## [Source material]
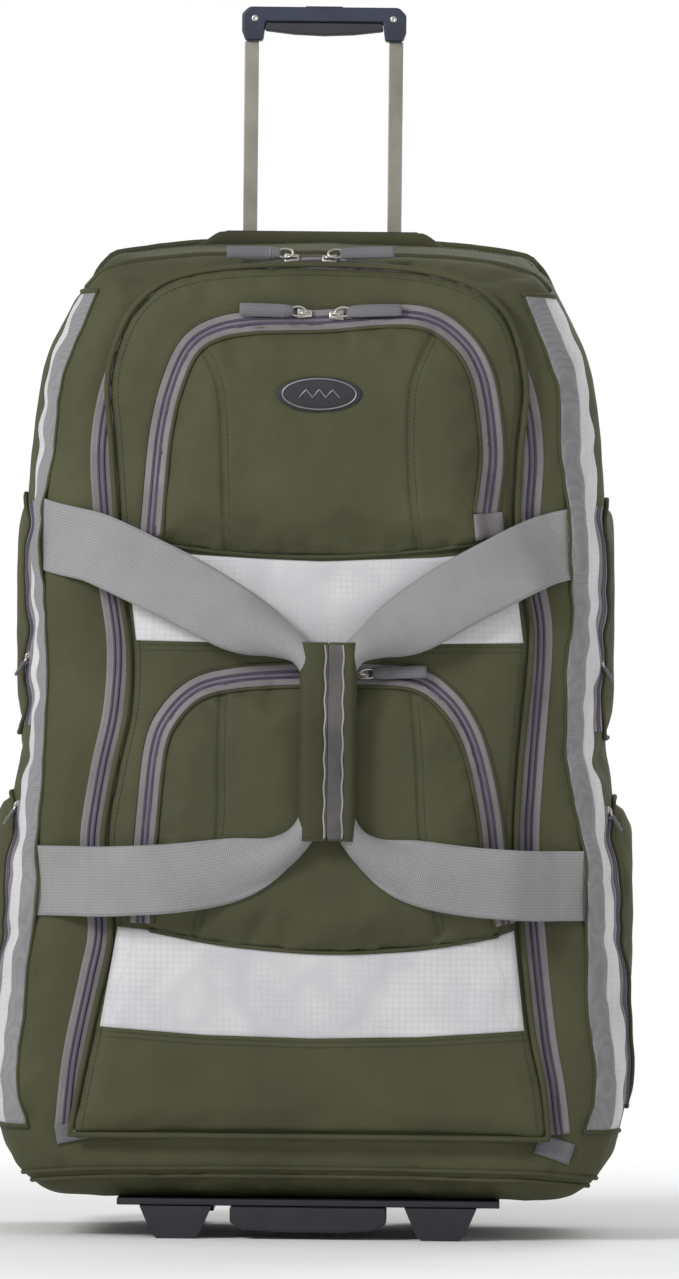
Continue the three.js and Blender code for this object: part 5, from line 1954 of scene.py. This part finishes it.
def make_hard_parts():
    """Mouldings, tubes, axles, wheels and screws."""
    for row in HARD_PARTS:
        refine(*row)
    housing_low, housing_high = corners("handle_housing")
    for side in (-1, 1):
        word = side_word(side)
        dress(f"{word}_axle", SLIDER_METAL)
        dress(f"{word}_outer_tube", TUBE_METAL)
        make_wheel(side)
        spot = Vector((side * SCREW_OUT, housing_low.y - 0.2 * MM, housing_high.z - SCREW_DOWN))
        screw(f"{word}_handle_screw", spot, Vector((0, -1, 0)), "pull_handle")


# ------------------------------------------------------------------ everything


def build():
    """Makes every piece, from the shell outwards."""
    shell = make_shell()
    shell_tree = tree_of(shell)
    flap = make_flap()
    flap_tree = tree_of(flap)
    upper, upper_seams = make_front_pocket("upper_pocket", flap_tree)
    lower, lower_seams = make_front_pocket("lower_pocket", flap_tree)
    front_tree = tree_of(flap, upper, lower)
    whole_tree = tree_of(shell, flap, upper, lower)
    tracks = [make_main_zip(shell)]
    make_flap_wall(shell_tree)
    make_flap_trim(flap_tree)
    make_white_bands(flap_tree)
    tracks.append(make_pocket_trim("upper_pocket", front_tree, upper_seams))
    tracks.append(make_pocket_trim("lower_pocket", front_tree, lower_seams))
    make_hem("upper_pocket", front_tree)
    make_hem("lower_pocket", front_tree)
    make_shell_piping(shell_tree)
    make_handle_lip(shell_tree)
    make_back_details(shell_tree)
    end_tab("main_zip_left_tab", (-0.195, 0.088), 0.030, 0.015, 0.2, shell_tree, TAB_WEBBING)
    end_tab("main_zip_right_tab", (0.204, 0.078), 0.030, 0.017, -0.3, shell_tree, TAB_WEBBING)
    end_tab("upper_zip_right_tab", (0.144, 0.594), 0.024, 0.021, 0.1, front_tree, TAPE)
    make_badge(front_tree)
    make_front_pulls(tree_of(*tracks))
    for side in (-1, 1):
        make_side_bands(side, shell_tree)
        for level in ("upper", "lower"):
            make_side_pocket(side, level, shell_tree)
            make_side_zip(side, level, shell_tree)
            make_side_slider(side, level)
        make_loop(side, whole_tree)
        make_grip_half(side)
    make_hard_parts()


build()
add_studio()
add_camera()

## [Task]
Write the entire listing out again, word for word.

## [Output for this exercise]
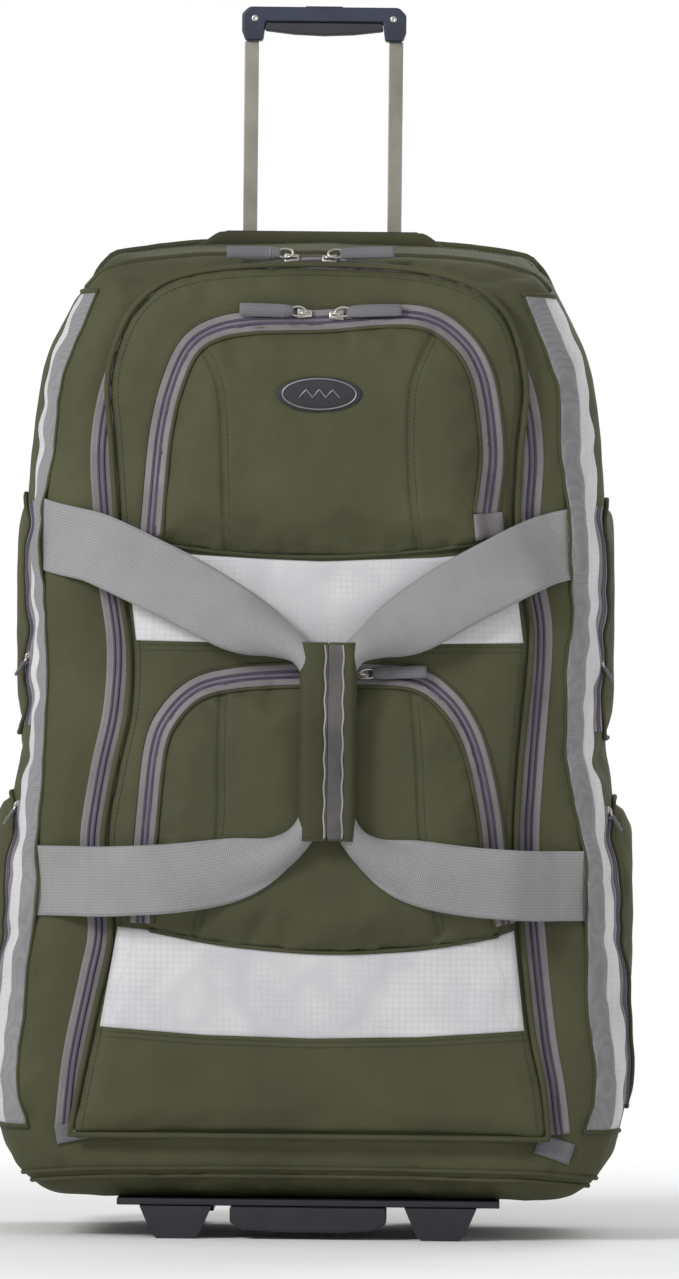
Continue the three.js and Blender code for this object: part 5, from line 1954 of scene.py. This part finishes it.
def make_hard_parts():
    """Mouldings, tubes, axles, wheels and screws."""
    for row in HARD_PARTS:
        refine(*row)
    housing_low, housing_high = corners("handle_housing")
    for side in (-1, 1):
        word = side_word(side)
        dress(f"{word}_axle", SLIDER_METAL)
        dress(f"{word}_outer_tube", TUBE_METAL)
        make_wheel(side)
        spot = Vector((side * SCREW_OUT, housing_low.y - 0.2 * MM, housing_high.z - SCREW_DOWN))
        screw(f"{word}_handle_screw", spot, Vector((0, -1, 0)), "pull_handle")


# ------------------------------------------------------------------ everything


def build():
    """Makes every piece, from the shell outwards."""
    shell = make_shell()
    shell_tree = tree_of(shell)
    flap = make_flap()
    flap_tree = tree_of(flap)
    upper, upper_seams = make_front_pocket("upper_pocket", flap_tree)
    lower, lower_seams = make_front_pocket("lower_pocket", flap_tree)
    front_tree = tree_of(flap, upper, lower)
    whole_tree = tree_of(shell, flap, upper, lower)
    tracks = [make_main_zip(shell)]
    make_flap_wall(shell_tree)
    make_flap_trim(flap_tree)
    make_white_bands(flap_tree)
    tracks.append(make_pocket_trim("upper_pocket", front_tree, upper_seams))
    tracks.append(make_pocket_trim("lower_pocket", front_tree, lower_seams))
    make_hem("upper_pocket", front_tree)
    make_hem("lower_pocket", front_tree)
    make_shell_piping(shell_tree)
    make_handle_lip(shell_tree)
    make_back_details(shell_tree)
    end_tab("main_zip_left_tab", (-0.195, 0.088), 0.030, 0.015, 0.2, shell_tree, TAB_WEBBING)
    end_tab("main_zip_right_tab", (0.204, 0.078), 0.030, 0.017, -0.3, shell_tree, TAB_WEBBING)
    end_tab("upper_zip_right_tab", (0.144, 0.594), 0.024, 0.021, 0.1, front_tree, TAPE)
    make_badge(front_tree)
    make_front_pulls(tree_of(*tracks))
    for side in (-1, 1):
        make_side_bands(side, shell_tree)
        for level in ("upper", "lower"):
            make_side_pocket(side, level, shell_tree)
            make_side_zip(side, level, shell_tree)
            make_side_slider(side, level)
        make_loop(side, whole_tree)
        make_grip_half(side)
    make_hard_parts()


build()
add_studio()
add_camera()